En seconde partie ce samedi 21 mai voilà le dernier projet de la saxophoniste Géraldine Laurent qui fait se terminer le festival en apothéose avec ce « COOKING » fort épicé et très relevé au goût inimitable! J’avais eu l’occasion d’écouter et photographier lors de l’édition 2016 du festival, le projet précédent « AT WORK » avec les mêmes protagonistes, à savoir autour de la saxophoniste, le pianiste Paul Lay, le contrebassiste Yoni Zelnik et le batteur Donald Kontomanou. Une équipe de choc, récompensée par une Victoire du Jazz 2020 pour ce dernier repas de fête, paru sur le label Gazebo en octobre 2019 et produit par le pianiste Laurent de Wilde. La patte Géraldine Laurent, c’est quelque chose! Un groove incomparable traversé par les influences de Coltrane, Dolphy, Parker, Hawkins et surtout Sonny Rollins, et servi par une section rythmique épatante la suivant au plus près et un accompagnateur hors pair en la personne de Paul Lay qui sert les plats avec virtuosité (malgré la fatigue palpable par ses bâillements et les yeux qu’il se frotte souvent) Le quartet était en travaux et à présent il passe en cuisine comme le dit Géraldine avec humour pour nous amener quelques mélodies culinaires fort goûteuses.
En apéritif poivré, ce sera « Next« , suivi de la jolie ritournelle « Another Dance » présente sur « At Work ». En plat de résistance, la vie de bâtons de chaise des musiciens est évoquée à travers le doux « Day Off« , mais aussi le piquant et leste « Room 44 » se terminant avec son mélancolique solo de piano improvisé sur le même thème qui explose en final. Tandis qu’un endiablé et goûteux « Cooking » éponyme met le feu en cuisine. Le concert se termine avec une petite poire pour la soif sur « Boardwalk« , allusion aux promenades en bois des bords de Deauville, entamée sur un joli solo de contrebasse. Un dernier verre en rappel pour la route sera servi sur la belle reprise de « Good Bye Porkpie Hat » de Charles Mingus en hommage à Lester Young et son chapeau.
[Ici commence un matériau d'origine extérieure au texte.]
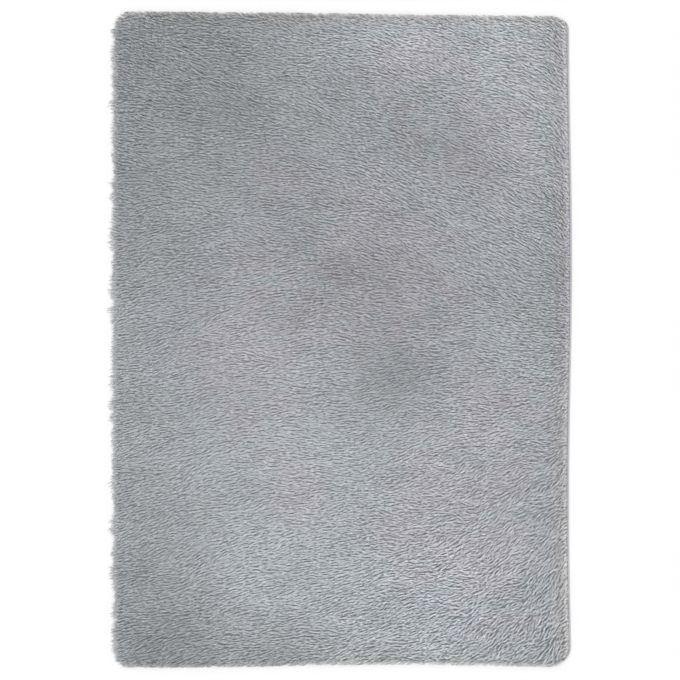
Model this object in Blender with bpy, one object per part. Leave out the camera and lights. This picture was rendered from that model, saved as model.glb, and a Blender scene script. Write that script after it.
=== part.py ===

Saluons ce travail d’équipe succulent avec une cheffe étoilée et ses stars de cuistots qui nous a régalés du début à la fin, mais pas repus, car nous aurions bien prolongé le festin tard dans la nuit. Un feu d’artifice final bien apprécié du public dans la chaleur quasi estivale de cette édition 2022 qui fera date.
Que les organisateurs soient vivement remerciés et tous les techniciens, en insistant encore sur le son qui fut absolument parfait.